Are cash-out refinance rates higher than rate-and-term?

Usually, yes. Cash-out refinances increase the loan balance and return equity as cash, which raises the lender's risk. That typically means a slightly higher rate and a lower LTV cap (often around 65-75%) than a rate-and-term refinance. The exact spread depends on how much equity you pull, property performance, and your credit and DSCR.

Do SBA refinances have lower rates?

SBA 504 and 7(a) refinances can offer attractive long-term, often fixed pricing with lower down payments for eligible owner-occupied properties, but they are not automatically cheaper than a strong conventional bank quote. SBA loans carry guarantee fees and a longer process. Whether SBA wins on total cost depends on your eligibility, the term you need, and how the all-in cost compares to conventional offers.

How can I lower my commercial refinance rate?

Improve the metrics lenders price on: strengthen DSCR (toward 1.30x or higher), keep LTV conservative, raise your credit profile, and document stable property performance. Then compare offers from several lender types rather than accepting the first quote. A shorter fixed period or a modest prepayment structure can also lower the rate, and choosing rate-and-term over cash-out reduces pricing.

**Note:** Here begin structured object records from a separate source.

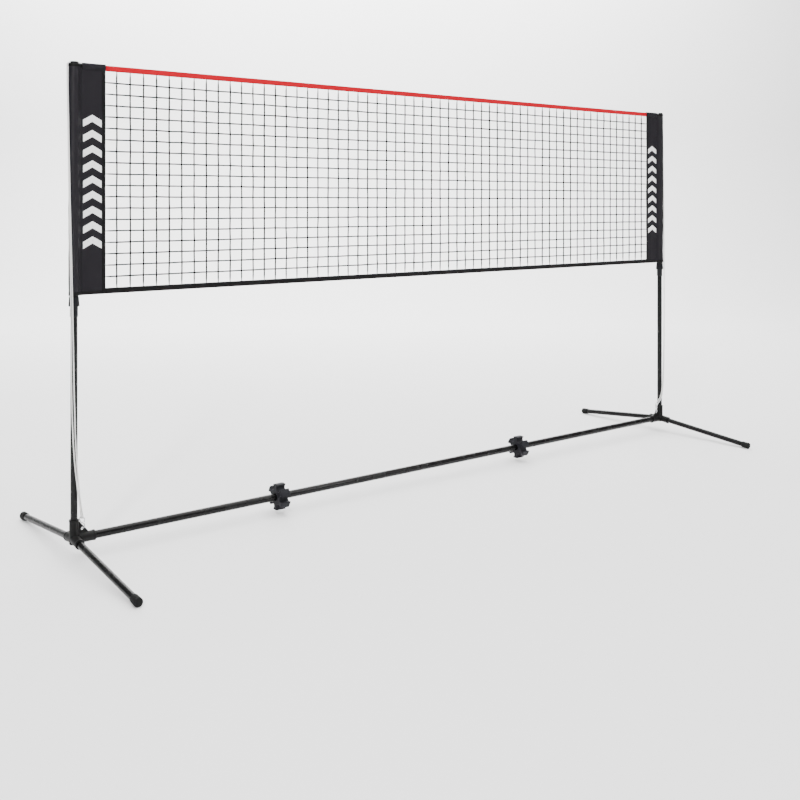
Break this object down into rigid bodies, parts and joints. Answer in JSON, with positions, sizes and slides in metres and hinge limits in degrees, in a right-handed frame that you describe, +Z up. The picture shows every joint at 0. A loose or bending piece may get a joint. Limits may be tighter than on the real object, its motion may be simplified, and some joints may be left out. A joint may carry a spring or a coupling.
{
  "type": "portable badminton net",
  "caption": "Free-standing portable badminton net on telescoping poles with moulded hubs, angled feet, a jointed ground bar and tensioning cords.",
  "frame": {"origin": "on the floor, midway between the two poles", "axes": "+X along the net, +Y to the rear, +Z up"},
  "size_m": [3.0474, 0.9324, 1.55],
  "materials": {
    "hub_plastic": "moulded black plastic, fine satin grain",
    "foot_steel": "black powder coat, satin gloss",
    "foot_rubber": "black rubber, matte",
    "pole_steel": "black powder coat, satin gloss",
    "inner_plastic": "dark grey glide plastic",
    "collet_plastic": "black moulded plastic, satin",
    "collar_plastic": "black moulded plastic, fluted",
    "cap_plastic": "black moulded plastic",
    "sleeve_cloth": "charcoal woven polyester with black binding",
    "hook_steel": "zinc plated bent wire",
    "cord_white": "white braided cord",
    "bar_steel": "black powder coat, satin gloss",
    "spigot_steel": "plain steel joining tube",
    "clip_plastic": "black moulded plastic, matte",
    "red_tape": "bright red woven tape, stitched edges",
    "black_tape": "black woven tape, stitched edges",
    "net_twine": "black knotted nylon twine"
  },
  "bodies": {
    "base": {"bar_spigot_left": "spigot_steel", "bar_spigot_right": "spigot_steel", "foot_cap_front_left": "foot_rubber", "foot_cap_front_right": "foot_rubber", "foot_cap_rear_left": "foot_rubber", "foot_cap_rear_right": "foot_rubber", "foot_front_left": "foot_steel", "foot_front_right": "foot_steel", "foot_rear_left": "foot_steel", "foot_rear_right": "foot_steel", "ground_bar_left": "bar_steel", "ground_bar_middle": "bar_steel", "ground_bar_right": "bar_steel", "hub_left": "hub_plastic", "hub_right": "hub_plastic", "lower_plug_left": "inner_plastic", "lower_plug_right": "inner_plastic", "lower_pole_left": "pole_steel", "lower_pole_right": "pole_steel", "s_hook_left": "hook_steel", "s_hook_right": "hook_steel", "tension_cord_left": "cord_white", "tension_cord_right": "cord_white"},
    "net_assembly": {"bottom_tape": "black_tape", "lock_collet_left": "collet_plastic", "lock_collet_right": "collet_plastic", "net_mesh": "net_twine", "sleeve_left": "sleeve_cloth", "sleeve_right": "sleeve_cloth", "top_cap_left": "cap_plastic", "top_cap_right": "cap_plastic", "top_tape": "red_tape", "upper_pole_left": "pole_steel", "upper_pole_right": "pole_steel"},
    "lock_collar_left": {"lock_collar_left": "collar_plastic"},
    "lock_collar_right": {"lock_collar_right": "collar_plastic"},
    "pole_clip_left": {"pole_clip_left": "clip_plastic"},
    "pole_clip_right": {"pole_clip_right": "clip_plastic"}
  },
  "joints": [
    {"name": "height_adjust", "type": "slide", "parent": "base", "child": "net_assembly", "axis": [0, 0, -1], "range_m": [0, 0.63], "deforming": ["tension_cord_left", "tension_cord_right"]},
    {"name": "lock_left_turn", "type": "hinge", "parent": "net_assembly", "child": "lock_collar_left", "pos_m": [-1.5, 0, 0.801], "axis": [0, 0, 1], "range_deg": [0, 90]},
    {"name": "lock_right_turn", "type": "hinge", "parent": "net_assembly", "child": "lock_collar_right", "pos_m": [1.5, 0, 0.801], "axis": [0, 0, 1], "range_deg": [0, 90]},
    {"name": "clip_left_turn", "type": "hinge", "parent": "base", "child": "pole_clip_left", "pos_m": [-0.731, 0, 0.06], "axis": [1, 0, 0], "continuous": true},
    {"name": "clip_right_turn", "type": "hinge", "parent": "base", "child": "pole_clip_right", "pos_m": [0.503, 0, 0.06], "axis": [1, 0, 0], "continuous": true}
  ]
}
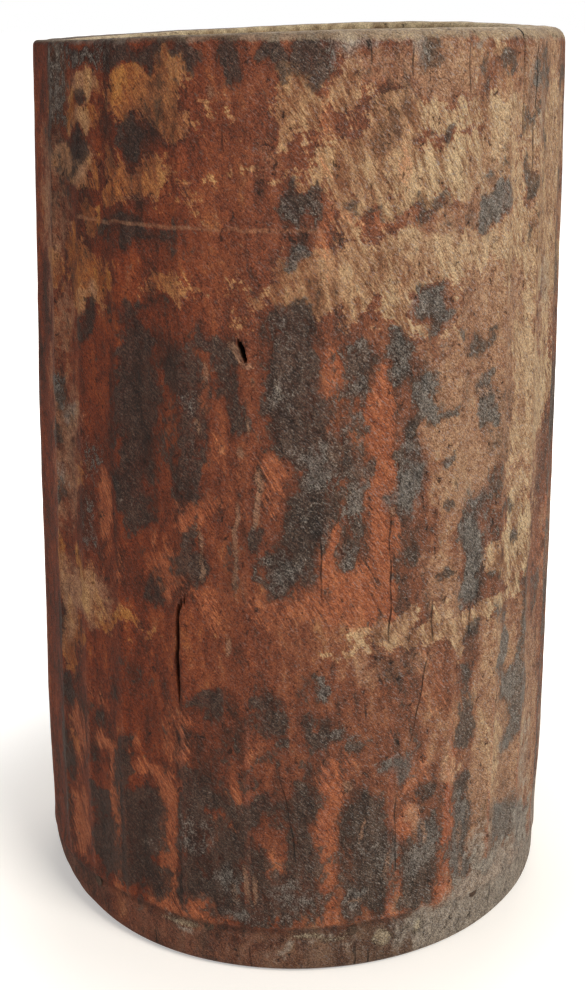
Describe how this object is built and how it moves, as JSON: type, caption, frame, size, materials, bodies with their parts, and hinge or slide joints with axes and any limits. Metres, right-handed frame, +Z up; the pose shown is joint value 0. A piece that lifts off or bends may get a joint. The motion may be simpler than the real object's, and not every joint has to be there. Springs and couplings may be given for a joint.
{
  "type": "butter pot",
  "caption": "Tall hollowed trunk pot with shallow upright gouge flutes, a plain foot band, a slanting rim and a pegged, wax-sealed base board.",
  "frame": {"origin": "centre of the pot's footprint on the surface that it stands on", "axes": "+Z up along the pot's axis, -Y towards the viewer of the picture, +X to the right in it"},
  "size_m": [0.2607, 0.2613, 0.4234],
  "materials": {
    "trunk_wood": "red-brown ochre and dark greasy patina, worn tan in bands, satin",
    "board_wood": "grey-brown dry end-grain board, matt",
    "peg_wood": "dark whittled hardwood, matt",
    "wax": "dark beeswax and resin, soft sheen"
  },
  "bodies": {
    "root": {"pot_body": "trunk_wood", "base_disc": "board_wood", "wax_seal": "wax", "base_peg_01": "peg_wood", "base_peg_02": "peg_wood", "base_peg_03": "peg_wood", "base_peg_04": "peg_wood", "base_peg_05": "peg_wood", "base_peg_06": "peg_wood", "base_peg_07": "peg_wood", "base_peg_08": "peg_wood", "base_peg_09": "peg_wood", "base_peg_10": "peg_wood", "base_peg_11": "peg_wood", "base_peg_12": "peg_wood"}
  },
  "joints": []
}
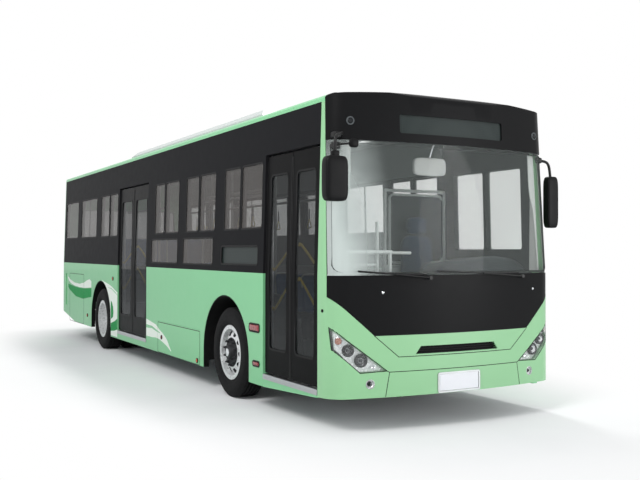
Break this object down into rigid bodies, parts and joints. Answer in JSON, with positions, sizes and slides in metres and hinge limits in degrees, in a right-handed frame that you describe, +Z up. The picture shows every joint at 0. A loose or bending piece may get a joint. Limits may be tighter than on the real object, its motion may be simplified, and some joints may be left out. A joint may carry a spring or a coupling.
{
  "type": "city bus",
  "caption": "Low-floor single-deck city bus with steered front wheels, twin rear wheels, inward-gliding doors, a full-height windscreen and a roof pod; engine hatch and side flaps lift.",
  "frame": {"origin": "on the ground under the middle of the whole bus with its mirrors", "axes": "+Z up, the bus's front faces -Y, its left side is +X and its door side is -X"},
  "size_m": [2.82, 10.6, 3.1649],
  "materials": {
    "body_green": "mint green gloss paint",
    "body_black": "charcoal black gloss paint",
    "pod_white": "moulded white shell",
    "bumper_green": "mint green gloss paint",
    "panel_black": "moulded, semi-gloss",
    "glass": "toughened, lightly tinted",
    "lamp_lens": "clear lens",
    "marker_lens": "coloured lens",
    "sign_black": "blank dot display",
    "frame_steel": "dark chassis paint",
    "axle_iron": "forged and painted dark",
    "floor_vinyl": "ribbed vinyl on plate",
    "housing_grey": "moulded",
    "rim_silver": "silver paint",
    "tyre": "ribbed road tread",
    "door_frame": "black-finished profile",
    "door_post": "bright tube",
    "mirror_black": "moulded housing",
    "wiper_black": "satin",
    "dash_grey": "moulded",
    "seat_blue": "moulded, with a fabric pad",
    "driver_fabric": "woven cover",
    "rail_yellow": "powder coat",
    "engine_grey": "cast, unpainted"
  },
  "bodies": {
    "chassis": {"chassis_frame": "frame_steel", "cross_members": "frame_steel", "floor": "floor_vinyl", "wheel_housings": "housing_grey", "front_axle": "axle_iron", "rear_axle": "axle_iron", "power_unit": "engine_grey", "front_surround": "bumper_green", "front_mask": "panel_black", "grille_panel": "bumper_green", "headlamps": "lamp_lens", "windscreen": "glass", "front_cap": "body_black", "destination_signs": "sign_black", "roof": "body_green", "roof_pod": "pod_white", "right_panels": "body_green", "door_skirts": "body_green", "right_band": "body_black", "right_cantrail": "body_black", "right_windows": "glass", "left_panels": "body_green", "left_band": "body_black", "left_windows": "glass", "rear_panel": "body_green", "rear_window": "glass", "marker_lamps": "marker_lens", "outside_mirrors": "mirror_black", "wipers": "wiper_black", "dashboard": "dash_grey", "steering_wheel": "dash_grey", "driver_seat": "driver_fabric", "passenger_seats": "seat_blue", "handrails": "rail_yellow"},
    "front_left_knuckle": {"front_left_knuckle": "axle_iron"},
    "front_right_knuckle": {"front_right_knuckle": "axle_iron"},
    "tie_rod": {"tie_rod": "frame_steel"},
    "front_left_wheel": {"front_left_rim": "rim_silver", "front_left_tyre": "tyre"},
    "front_right_wheel": {"front_right_rim": "rim_silver", "front_right_tyre": "tyre"},
    "rear_left_wheels": {"rear_left_rims": "rim_silver", "rear_left_tyres": "tyre"},
    "rear_right_wheels": {"rear_right_rims": "rim_silver", "rear_right_tyres": "tyre"},
    "front_door_fore_arms": {"front_door_fore_post": "door_post"},
    "front_door_fore_leaf": {"front_door_fore_leaf": "door_frame", "front_door_fore_glass": "glass"},
    "front_door_aft_arms": {"front_door_aft_post": "door_post"},
    "front_door_aft_leaf": {"front_door_aft_leaf": "door_frame", "front_door_aft_glass": "glass"},
    "mid_door_fore_arms": {"mid_door_fore_post": "door_post"},
    "mid_door_fore_leaf": {"mid_door_fore_leaf": "door_frame", "mid_door_fore_glass": "glass"},
    "mid_door_aft_arms": {"mid_door_aft_post": "door_post"},
    "mid_door_aft_leaf": {"mid_door_aft_leaf": "door_frame", "mid_door_aft_glass": "glass"},
    "engine_hatch": {"engine_hatch": "body_green"},
    "service_flap": {"service_flap": "body_green"},
    "rear_flap": {"rear_flap": "body_green"}
  },
  "joints": [
    {"name": "left_steer", "type": "hinge", "parent": "chassis", "child": "front_left_knuckle", "pos_m": [0.905, -2.77, 0.479], "axis": [0, 0, 1], "range_deg": [-35, 35]},
    {"name": "right_steer", "type": "hinge", "parent": "chassis", "child": "front_right_knuckle", "pos_m": [-0.905, -2.77, 0.479], "axis": [0, 0, 1], "range_deg": [-35, 35]},
    {"name": "tie_rod_end", "type": "hinge", "parent": "front_left_knuckle", "child": "tie_rod", "pos_m": [0.905, -2.585, 0.212], "axis": [0, 0, 1], "range_deg": [-35, 35]},
    {"name": "front_left_roll", "type": "hinge", "parent": "front_left_knuckle", "child": "front_left_wheel", "pos_m": [1.0725, -2.77, 0.479], "axis": [1, 0, 0], "continuous": true},
    {"name": "front_right_roll", "type": "hinge", "parent": "front_right_knuckle", "child": "front_right_wheel", "pos_m": [-1.0725, -2.77, 0.479], "axis": [1, 0, 0], "continuous": true},
    {"name": "rear_left_roll", "type": "hinge", "parent": "chassis", "child": "rear_left_wheels", "pos_m": [1.1005, 2.415, 0.479], "axis": [1, 0, 0], "continuous": true},
    {"name": "rear_right_roll", "type": "hinge", "parent": "chassis", "child": "rear_right_wheels", "pos_m": [-1.1005, 2.415, 0.479], "axis": [1, 0, 0], "continuous": true},
    {"name": "front_door_fore_post_turn", "type": "hinge", "parent": "chassis", "child": "front_door_fore_arms", "pos_m": [-1.134, -4.875, 1.435], "axis": [0, 0, -1], "range_deg": [0, 68]},
    {"name": "front_door_fore_leaf_turn", "type": "hinge", "parent": "front_door_fore_arms", "child": "front_door_fore_leaf", "pos_m": [-1.134, -4.56013, 1.435], "axis": [0, 0, -1], "range_deg": [-158, 0]},
    {"name": "front_door_aft_post_turn", "type": "hinge", "parent": "chassis", "child": "front_door_aft_arms", "pos_m": [-1.134, -3.7, 1.435], "axis": [0, 0, 1], "range_deg": [0, 68]},
    {"name": "front_door_aft_leaf_turn", "type": "hinge", "parent": "front_door_aft_arms", "child": "front_door_aft_leaf", "pos_m": [-1.134, -4.01487, 1.435], "axis": [0, 0, 1], "range_deg": [-158, 0]},
    {"name": "mid_door_fore_post_turn", "type": "hinge", "parent": "chassis", "child": "mid_door_fore_arms", "pos_m": [-1.134, -0.021, 1.435], "axis": [0, 0, -1], "range_deg": [0, 68]},
    {"name": "mid_door_fore_leaf_turn", "type": "hinge", "parent": "mid_door_fore_arms", "child": "mid_door_fore_leaf", "pos_m": [-1.134, 0.37954, 1.435], "axis": [0, 0, -1], "range_deg": [-158, 0]},
    {"name": "mid_door_aft_post_turn", "type": "hinge", "parent": "chassis", "child": "mid_door_aft_arms", "pos_m": [-1.134, 1.471, 1.435], "axis": [0, 0, 1], "range_deg": [0, 68]},
    {"name": "mid_door_aft_leaf_turn", "type": "hinge", "parent": "mid_door_aft_arms", "child": "mid_door_aft_leaf", "pos_m": [-1.134, 1.07046, 1.435], "axis": [0, 0, 1], "range_deg": [-158, 0]},
    {"name": "engine_hatch_lift", "type": "hinge", "parent": "chassis", "child": "engine_hatch", "pos_m": [0, 5.3, 1.29], "axis": [1, 0, 0], "range_deg": [0, 80]},
    {"name": "service_flap_lift", "type": "hinge", "parent": "chassis", "child": "service_flap", "pos_m": [-1.244, -1.2565, 0.654], "axis": [0, 1, 0], "range_deg": [0, 85]},
    {"name": "rear_flap_lift", "type": "hinge", "parent": "chassis", "child": "rear_flap", "pos_m": [-1.244, 4.086, 1.17], "axis": [0, 1, 0], "range_deg": [0, 85]}
  ],
  "couplings": [
    {"joint": "right_steer", "follows": "left_steer", "ratio": 1},
    {"joint": "tie_rod_end", "follows": "left_steer", "ratio": -1},
    {"joint": "front_door_fore_leaf_turn", "follows": "front_door_fore_post_turn", "ratio": -2.3235},
    {"joint": "front_door_aft_leaf_turn", "follows": "front_door_aft_post_turn", "ratio": -2.3235},
    {"joint": "mid_door_fore_leaf_turn", "follows": "mid_door_fore_post_turn", "ratio": -2.3235},
    {"joint": "mid_door_aft_leaf_turn", "follows": "mid_door_aft_post_turn", "ratio": -2.3235}
  ]
}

Why do commercial refinance rates vary so much between lenders?

Different lenders fund loans differently. Banks and credit unions price off deposits, CMBS lenders price off bond spreads, SBA lenders price within program rules, and bridge lenders price for speed and risk. Each weighs DSCR, LTV, property type, and credit differently, so the same deal can receive very different quotes. Comparing several offers is the most reliable way to find the best rate.